One day somebody is going to take him out. As you get older, you get a step or two slower and the ole co-ordination drops off just enough to put you in the way of a shot. This guy is known around the league and his time will come!

BobCampbell
BobCampbell

The deal should be that the next time he will be suspended for a minimum of two games. Enough is enough. Times for the rules enforcers toget some balls.

Joe R2
Joe R2

I remember when he KO'd Pierre Thomas in the playoffs a couple years ago.  He's a pretty violent hitter... 

jbc123
jbc123

Someone should return the favor and put this dog down.  I watched that game Sunday, and the hit on the NO tight end by one of the other Tampa DB's was even worse. Seems to be a recurring theme here with Tampa, coach has to take responsibility.

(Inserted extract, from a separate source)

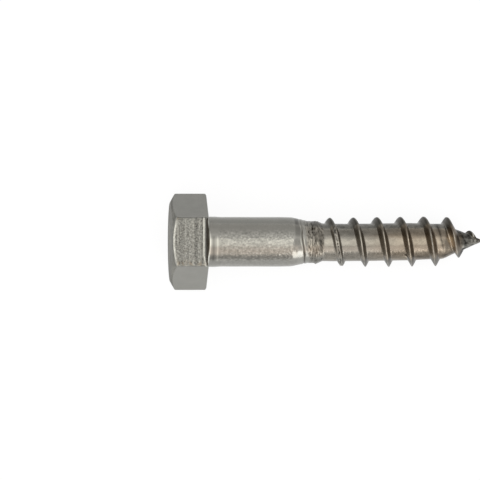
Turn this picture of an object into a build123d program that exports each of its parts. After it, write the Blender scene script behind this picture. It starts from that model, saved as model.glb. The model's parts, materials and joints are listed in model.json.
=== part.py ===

The nonsense hit the week before cost them a game against the pathetic Jets, guess that wasn't enough for these tough guys.  My guess is that Logan Mankins will introduce himself  early and often Sunday, that has a way of changing peoples minds.

6marK6
6marK6

Wait for the punishment and then appeal. Your punishment will automatically be reduced substantially. Why? Uhh, because you appealed?

Pat11
Pat11

15 personal fouls in 3 years and they let him walk. Repeat head hunter. Yeah the league really needs to wait until someone is crippled or worse they hand out a measly 1 game suspension. Dont give me that weak argument about this is "football", if they are so tough when why did ex players sue for 2 billion dollar s.

l.czolgosz66
l.czolgosz66

The guy has been penalized for this on multiple occasions. The hit was clearly dirty. So, why is the punishment magically reduced just because he appealed?

Sully320
Sully320

This sounds like a pretty dangerous play.  Someone made a good suggestion -- rather than fining the player, suspend him WITH pay.  This affects the team and the owner -- who has to pay the guy to sit on the bench -- and may thus affect the coaching of that behavior.  And a player would rather pay a fine than sit, even if he gets paid.

Neem
Neem

@Joe R2 Hey dumbass...that was Donte Witner who laid that hit...and it was legal..

Noah1
Noah1

@Pat11 Though I dont disagree with you but your final sentence has me laughing. Money can make the toughest person in the world a little baby. We live in a money hungry world. Simply put, the ex players pissed their millions away and now find a way to get more money from the league...tough has nothing to do with it

Rob62
Rob62

@l.czolgosz66More likely, it was reduced because Goldson was able to argue that Ed Reed's case set precedent.  $100k is no small fine, even for a guy making as much as Goldson.  He does need to learn how to start hitting guys in the chest instead of the noggin though.  The league probably won't let him off again.